Set exercise: Starting at the line that contains "extrude(amount=gland_nut_thickness + gland_dome_length" and stopping at the line that contains "obj.matrix_parent_inverse = Matrix.Identity(4)", repeat every line exactly, the two end lines included, and nothing else.
• • • •
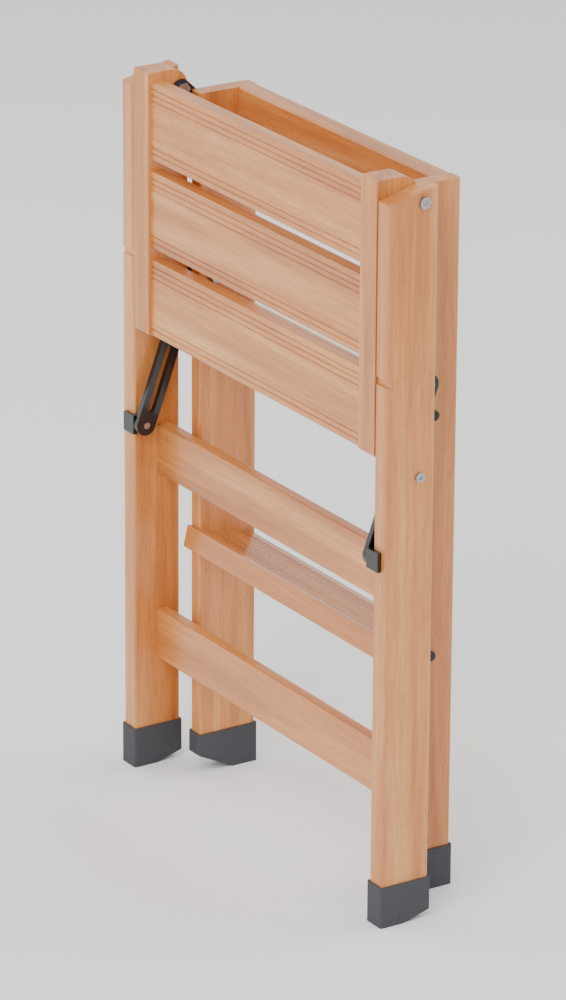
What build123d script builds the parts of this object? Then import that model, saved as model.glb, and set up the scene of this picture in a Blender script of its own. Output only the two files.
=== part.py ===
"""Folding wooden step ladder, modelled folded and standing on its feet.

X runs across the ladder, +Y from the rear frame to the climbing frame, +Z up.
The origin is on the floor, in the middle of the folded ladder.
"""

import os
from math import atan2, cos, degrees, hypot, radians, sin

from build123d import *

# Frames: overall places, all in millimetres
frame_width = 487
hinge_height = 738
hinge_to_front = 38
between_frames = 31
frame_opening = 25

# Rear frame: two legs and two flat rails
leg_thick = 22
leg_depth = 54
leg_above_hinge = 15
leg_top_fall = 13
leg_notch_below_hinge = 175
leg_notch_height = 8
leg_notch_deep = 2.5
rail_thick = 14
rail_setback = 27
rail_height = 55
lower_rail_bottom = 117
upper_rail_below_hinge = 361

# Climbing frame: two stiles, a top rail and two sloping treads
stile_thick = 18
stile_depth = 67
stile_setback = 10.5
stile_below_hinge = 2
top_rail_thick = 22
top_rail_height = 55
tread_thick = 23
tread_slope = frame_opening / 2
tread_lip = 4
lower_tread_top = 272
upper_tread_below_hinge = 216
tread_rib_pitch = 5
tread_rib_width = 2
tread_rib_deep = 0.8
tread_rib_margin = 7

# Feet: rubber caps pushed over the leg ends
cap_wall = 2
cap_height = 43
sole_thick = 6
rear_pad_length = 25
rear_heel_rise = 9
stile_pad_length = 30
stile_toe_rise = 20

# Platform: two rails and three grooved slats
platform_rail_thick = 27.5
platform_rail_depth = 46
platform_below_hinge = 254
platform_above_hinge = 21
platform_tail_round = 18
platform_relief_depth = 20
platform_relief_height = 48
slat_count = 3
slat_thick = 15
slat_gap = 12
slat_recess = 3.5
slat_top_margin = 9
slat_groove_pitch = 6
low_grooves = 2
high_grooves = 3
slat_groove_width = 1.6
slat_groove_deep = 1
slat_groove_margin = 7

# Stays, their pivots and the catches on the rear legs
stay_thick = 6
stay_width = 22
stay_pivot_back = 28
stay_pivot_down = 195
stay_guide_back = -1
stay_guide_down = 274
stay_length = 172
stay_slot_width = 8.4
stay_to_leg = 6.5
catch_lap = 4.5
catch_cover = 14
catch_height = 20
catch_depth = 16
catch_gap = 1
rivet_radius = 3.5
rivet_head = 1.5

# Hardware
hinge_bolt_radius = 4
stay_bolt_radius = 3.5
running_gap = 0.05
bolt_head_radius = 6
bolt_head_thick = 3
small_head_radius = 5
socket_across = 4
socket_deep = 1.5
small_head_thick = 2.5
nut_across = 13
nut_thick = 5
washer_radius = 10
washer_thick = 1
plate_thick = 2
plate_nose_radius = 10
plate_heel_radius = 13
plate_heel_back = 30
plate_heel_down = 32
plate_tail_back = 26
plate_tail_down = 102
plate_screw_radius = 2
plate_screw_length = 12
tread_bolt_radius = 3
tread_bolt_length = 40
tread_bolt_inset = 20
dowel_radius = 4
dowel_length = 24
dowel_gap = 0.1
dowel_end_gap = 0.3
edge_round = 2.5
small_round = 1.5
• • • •
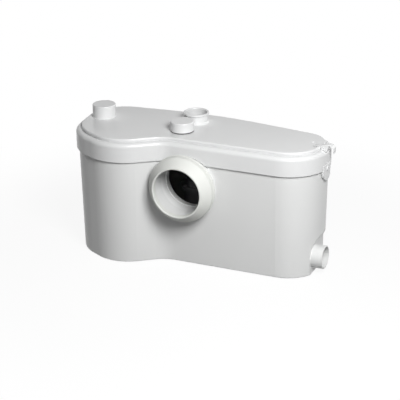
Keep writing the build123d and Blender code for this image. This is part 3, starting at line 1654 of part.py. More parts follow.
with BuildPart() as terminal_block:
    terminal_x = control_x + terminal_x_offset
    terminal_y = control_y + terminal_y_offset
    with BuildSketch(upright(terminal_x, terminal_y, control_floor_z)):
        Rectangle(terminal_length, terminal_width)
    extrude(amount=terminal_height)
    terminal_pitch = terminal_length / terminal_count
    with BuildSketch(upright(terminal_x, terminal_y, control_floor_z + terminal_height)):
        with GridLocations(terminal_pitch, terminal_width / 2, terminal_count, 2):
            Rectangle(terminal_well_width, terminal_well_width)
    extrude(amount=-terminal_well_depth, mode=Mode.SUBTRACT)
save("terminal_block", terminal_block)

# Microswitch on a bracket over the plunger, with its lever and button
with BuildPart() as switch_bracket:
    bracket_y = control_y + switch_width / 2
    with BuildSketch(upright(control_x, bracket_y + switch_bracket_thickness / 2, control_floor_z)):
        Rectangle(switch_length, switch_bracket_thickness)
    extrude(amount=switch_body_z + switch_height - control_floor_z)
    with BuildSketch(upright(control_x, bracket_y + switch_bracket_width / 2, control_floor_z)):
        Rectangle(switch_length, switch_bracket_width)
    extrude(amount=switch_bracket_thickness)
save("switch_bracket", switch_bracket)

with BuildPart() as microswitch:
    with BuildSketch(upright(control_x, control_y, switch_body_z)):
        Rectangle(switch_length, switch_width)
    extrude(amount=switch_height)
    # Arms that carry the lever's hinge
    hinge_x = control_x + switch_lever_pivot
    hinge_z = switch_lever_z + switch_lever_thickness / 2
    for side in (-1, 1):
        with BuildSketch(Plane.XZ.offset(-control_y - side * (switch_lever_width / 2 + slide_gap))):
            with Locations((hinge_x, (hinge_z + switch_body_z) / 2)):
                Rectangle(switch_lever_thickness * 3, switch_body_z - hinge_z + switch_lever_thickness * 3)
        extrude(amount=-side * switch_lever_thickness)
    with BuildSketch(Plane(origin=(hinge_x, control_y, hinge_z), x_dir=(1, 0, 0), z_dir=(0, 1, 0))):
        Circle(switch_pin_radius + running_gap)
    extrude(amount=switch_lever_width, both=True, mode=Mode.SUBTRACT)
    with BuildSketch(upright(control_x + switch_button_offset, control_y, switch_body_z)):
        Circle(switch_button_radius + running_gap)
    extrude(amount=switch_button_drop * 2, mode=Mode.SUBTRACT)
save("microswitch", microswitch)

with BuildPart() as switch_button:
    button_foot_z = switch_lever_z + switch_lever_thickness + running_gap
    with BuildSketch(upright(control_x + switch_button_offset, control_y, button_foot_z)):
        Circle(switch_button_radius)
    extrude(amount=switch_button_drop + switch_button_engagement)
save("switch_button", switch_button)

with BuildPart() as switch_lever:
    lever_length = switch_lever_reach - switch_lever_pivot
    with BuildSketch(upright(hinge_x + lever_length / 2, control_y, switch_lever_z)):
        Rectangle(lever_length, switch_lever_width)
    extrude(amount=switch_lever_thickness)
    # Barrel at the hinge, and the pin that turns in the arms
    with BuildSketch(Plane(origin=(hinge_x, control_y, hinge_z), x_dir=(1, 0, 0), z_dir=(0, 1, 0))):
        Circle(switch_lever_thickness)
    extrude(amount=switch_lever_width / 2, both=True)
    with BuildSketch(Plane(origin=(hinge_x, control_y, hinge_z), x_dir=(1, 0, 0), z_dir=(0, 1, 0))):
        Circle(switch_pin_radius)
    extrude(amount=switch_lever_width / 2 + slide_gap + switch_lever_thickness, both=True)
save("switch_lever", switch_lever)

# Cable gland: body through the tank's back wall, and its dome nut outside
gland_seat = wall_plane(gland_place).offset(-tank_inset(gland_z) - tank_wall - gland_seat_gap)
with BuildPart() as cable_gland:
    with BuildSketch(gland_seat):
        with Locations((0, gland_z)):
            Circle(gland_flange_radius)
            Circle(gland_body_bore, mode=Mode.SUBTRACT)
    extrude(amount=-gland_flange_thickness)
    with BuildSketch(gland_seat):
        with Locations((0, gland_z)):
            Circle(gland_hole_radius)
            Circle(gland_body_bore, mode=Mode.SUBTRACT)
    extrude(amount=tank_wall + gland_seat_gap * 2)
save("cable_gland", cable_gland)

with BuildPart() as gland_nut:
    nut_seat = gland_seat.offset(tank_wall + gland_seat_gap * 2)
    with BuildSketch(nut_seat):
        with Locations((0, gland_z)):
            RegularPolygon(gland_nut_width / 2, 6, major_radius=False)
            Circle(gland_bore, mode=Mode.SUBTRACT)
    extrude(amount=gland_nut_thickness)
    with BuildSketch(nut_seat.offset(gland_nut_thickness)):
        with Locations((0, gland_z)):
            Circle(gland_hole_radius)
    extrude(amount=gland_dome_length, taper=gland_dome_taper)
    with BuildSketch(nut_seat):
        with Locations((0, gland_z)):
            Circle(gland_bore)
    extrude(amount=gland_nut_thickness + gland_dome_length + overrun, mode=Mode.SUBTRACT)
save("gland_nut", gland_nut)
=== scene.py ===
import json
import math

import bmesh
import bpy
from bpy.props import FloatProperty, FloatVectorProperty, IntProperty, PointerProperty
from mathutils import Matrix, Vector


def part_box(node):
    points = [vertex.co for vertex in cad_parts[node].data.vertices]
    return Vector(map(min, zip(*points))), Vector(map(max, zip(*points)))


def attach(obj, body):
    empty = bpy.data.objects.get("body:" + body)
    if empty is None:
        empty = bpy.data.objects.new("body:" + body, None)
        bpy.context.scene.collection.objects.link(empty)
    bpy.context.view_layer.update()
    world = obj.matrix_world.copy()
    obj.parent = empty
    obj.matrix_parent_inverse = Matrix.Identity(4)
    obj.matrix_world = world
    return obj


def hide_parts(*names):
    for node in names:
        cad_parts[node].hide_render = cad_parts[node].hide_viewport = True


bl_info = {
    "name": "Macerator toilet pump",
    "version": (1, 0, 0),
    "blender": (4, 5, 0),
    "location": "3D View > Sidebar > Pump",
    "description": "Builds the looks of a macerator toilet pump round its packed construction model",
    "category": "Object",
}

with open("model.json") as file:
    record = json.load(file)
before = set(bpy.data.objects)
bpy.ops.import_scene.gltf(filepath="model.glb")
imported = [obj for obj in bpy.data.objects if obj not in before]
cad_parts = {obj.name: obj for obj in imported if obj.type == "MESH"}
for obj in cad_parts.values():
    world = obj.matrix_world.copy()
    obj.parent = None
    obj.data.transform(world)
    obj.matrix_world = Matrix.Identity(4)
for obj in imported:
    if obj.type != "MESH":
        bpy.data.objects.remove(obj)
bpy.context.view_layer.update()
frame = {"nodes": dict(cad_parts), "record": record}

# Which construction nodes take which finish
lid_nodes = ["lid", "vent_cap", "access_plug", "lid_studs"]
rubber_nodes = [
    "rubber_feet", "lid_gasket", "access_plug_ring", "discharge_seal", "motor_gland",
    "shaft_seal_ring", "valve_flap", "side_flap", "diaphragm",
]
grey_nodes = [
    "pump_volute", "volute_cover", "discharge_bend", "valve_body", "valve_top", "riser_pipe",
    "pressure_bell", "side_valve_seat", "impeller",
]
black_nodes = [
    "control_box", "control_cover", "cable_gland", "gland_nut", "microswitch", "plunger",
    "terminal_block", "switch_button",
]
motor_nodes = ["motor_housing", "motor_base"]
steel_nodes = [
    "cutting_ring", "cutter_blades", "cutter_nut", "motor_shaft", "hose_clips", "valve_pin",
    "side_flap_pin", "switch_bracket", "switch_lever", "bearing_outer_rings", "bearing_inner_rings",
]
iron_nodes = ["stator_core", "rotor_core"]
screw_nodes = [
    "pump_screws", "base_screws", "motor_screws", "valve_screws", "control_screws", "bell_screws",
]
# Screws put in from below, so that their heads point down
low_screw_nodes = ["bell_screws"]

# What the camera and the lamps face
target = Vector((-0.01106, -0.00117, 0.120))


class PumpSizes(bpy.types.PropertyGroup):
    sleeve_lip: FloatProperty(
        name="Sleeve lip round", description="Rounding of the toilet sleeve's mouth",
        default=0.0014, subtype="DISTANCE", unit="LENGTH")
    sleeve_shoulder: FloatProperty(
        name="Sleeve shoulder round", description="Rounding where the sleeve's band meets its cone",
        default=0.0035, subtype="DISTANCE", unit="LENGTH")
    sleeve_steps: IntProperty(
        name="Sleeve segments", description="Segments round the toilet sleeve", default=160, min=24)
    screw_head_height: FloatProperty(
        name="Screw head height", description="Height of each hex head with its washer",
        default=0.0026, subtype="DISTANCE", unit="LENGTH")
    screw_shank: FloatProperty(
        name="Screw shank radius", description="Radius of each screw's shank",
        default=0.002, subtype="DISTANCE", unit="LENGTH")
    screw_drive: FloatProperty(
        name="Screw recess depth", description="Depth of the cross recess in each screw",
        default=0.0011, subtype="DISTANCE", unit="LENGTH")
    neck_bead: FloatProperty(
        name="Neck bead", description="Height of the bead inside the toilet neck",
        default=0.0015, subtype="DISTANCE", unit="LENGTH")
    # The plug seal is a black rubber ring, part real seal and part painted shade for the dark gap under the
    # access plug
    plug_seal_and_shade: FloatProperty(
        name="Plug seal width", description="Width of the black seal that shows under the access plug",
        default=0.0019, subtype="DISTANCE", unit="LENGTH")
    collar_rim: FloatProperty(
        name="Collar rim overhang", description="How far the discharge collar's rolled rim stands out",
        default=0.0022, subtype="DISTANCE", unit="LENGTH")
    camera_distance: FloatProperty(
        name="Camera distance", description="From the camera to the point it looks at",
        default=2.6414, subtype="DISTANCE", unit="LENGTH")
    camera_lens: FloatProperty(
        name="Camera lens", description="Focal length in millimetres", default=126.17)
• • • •
Output of the exercise:
    extrude(amount=gland_nut_thickness + gland_dome_length + overrun, mode=Mode.SUBTRACT)
save("gland_nut", gland_nut)
=== scene.py ===
import json
import math

import bmesh
import bpy
from bpy.props import FloatProperty, FloatVectorProperty, IntProperty, PointerProperty
from mathutils import Matrix, Vector


def part_box(node):
    points = [vertex.co for vertex in cad_parts[node].data.vertices]
    return Vector(map(min, zip(*points))), Vector(map(max, zip(*points)))


def attach(obj, body):
    empty = bpy.data.objects.get("body:" + body)
    if empty is None:
        empty = bpy.data.objects.new("body:" + body, None)
        bpy.context.scene.collection.objects.link(empty)
    bpy.context.view_layer.update()
    world = obj.matrix_world.copy()
    obj.parent = empty
    obj.matrix_parent_inverse = Matrix.Identity(4)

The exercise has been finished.